Reproduce exactly the lines of the material beneath, from the line that contains "under the base" to the line that contains "zip(*points))), Vector(map(max, zip(*points)))", both included, and no other lines.

Data excerpt >>

* * *

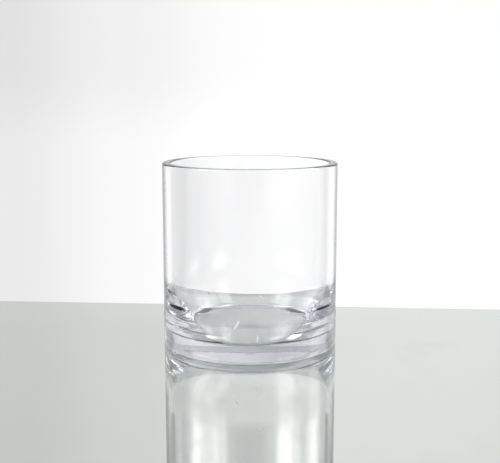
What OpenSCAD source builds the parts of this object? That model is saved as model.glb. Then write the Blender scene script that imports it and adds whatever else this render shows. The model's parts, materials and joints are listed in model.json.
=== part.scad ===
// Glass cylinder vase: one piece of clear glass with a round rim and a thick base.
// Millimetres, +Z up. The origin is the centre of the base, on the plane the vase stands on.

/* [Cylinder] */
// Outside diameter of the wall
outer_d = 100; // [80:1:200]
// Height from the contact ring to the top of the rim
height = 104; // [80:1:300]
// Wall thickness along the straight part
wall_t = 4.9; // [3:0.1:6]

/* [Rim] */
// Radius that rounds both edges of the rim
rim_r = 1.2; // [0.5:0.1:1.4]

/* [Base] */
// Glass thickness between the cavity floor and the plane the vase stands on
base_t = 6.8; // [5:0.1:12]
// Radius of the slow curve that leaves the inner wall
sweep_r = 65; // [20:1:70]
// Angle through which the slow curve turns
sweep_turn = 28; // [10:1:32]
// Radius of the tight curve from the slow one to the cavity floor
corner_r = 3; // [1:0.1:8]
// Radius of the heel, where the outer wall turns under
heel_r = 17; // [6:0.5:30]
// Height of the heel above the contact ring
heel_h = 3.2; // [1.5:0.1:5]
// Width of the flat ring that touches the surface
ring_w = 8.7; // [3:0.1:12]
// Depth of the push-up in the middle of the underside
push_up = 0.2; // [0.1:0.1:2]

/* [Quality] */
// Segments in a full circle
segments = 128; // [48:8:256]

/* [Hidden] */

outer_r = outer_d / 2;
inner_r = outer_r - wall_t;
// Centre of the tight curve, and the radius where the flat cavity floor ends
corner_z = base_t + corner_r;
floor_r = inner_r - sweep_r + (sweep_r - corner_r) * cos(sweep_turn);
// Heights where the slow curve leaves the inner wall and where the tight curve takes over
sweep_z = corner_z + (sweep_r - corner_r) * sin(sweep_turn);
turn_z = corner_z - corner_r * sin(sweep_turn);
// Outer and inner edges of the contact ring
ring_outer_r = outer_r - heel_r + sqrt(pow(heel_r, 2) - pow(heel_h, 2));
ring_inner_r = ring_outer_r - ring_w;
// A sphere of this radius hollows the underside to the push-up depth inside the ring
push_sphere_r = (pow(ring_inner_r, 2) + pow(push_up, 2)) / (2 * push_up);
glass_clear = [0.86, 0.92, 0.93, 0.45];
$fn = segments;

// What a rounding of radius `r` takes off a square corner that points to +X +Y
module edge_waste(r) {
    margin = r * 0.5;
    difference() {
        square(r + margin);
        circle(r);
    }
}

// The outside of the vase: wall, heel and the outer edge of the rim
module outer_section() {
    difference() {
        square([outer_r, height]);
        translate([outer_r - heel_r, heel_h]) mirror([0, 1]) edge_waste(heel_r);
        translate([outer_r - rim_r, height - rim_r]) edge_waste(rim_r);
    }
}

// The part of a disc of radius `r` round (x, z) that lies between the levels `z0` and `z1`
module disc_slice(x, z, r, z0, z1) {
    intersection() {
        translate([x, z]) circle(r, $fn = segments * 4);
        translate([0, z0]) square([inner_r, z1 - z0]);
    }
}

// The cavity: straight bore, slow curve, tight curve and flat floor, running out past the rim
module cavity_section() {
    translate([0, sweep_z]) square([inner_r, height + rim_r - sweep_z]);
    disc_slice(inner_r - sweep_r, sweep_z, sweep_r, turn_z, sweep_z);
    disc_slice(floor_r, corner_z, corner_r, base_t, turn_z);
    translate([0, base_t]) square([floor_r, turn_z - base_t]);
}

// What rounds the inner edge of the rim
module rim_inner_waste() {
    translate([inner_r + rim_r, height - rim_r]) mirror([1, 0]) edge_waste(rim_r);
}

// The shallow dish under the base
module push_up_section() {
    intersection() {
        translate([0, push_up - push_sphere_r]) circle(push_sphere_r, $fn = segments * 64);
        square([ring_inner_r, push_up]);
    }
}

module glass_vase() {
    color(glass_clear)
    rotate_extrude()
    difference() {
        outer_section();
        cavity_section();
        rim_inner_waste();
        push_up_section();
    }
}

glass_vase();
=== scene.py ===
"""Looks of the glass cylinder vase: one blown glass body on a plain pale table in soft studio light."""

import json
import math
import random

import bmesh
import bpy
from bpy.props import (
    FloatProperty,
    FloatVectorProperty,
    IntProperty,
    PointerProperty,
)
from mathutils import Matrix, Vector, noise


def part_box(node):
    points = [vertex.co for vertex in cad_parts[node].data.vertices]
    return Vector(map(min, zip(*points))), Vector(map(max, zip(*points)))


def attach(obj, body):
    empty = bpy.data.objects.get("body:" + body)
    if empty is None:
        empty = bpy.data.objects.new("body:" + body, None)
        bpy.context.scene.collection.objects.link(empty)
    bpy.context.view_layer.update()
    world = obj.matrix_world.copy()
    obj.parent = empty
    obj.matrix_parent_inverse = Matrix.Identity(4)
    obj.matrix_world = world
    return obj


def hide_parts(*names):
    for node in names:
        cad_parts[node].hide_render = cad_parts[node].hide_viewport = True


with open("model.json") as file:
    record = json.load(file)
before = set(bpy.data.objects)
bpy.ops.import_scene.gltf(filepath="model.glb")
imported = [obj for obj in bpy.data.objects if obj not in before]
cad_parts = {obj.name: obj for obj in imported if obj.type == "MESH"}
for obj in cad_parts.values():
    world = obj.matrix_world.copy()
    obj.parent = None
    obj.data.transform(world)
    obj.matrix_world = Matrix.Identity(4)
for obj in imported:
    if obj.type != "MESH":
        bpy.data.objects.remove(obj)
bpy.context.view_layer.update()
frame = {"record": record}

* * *

Full output >>
// The shallow dish under the base
module push_up_section() {
    intersection() {
        translate([0, push_up - push_sphere_r]) circle(push_sphere_r, $fn = segments * 64);
        square([ring_inner_r, push_up]);
    }
}

module glass_vase() {
    color(glass_clear)
    rotate_extrude()
    difference() {
        outer_section();
        cavity_section();
        rim_inner_waste();
        push_up_section();
    }
}

glass_vase();
=== scene.py ===
"""Looks of the glass cylinder vase: one blown glass body on a plain pale table in soft studio light."""

import json
import math
import random

import bmesh
import bpy
from bpy.props import (
    FloatProperty,
    FloatVectorProperty,
    IntProperty,
    PointerProperty,
)
from mathutils import Matrix, Vector, noise


def part_box(node):
    points = [vertex.co for vertex in cad_parts[node].data.vertices]
    return Vector(map(min, zip(*points))), Vector(map(max, zip(*points)))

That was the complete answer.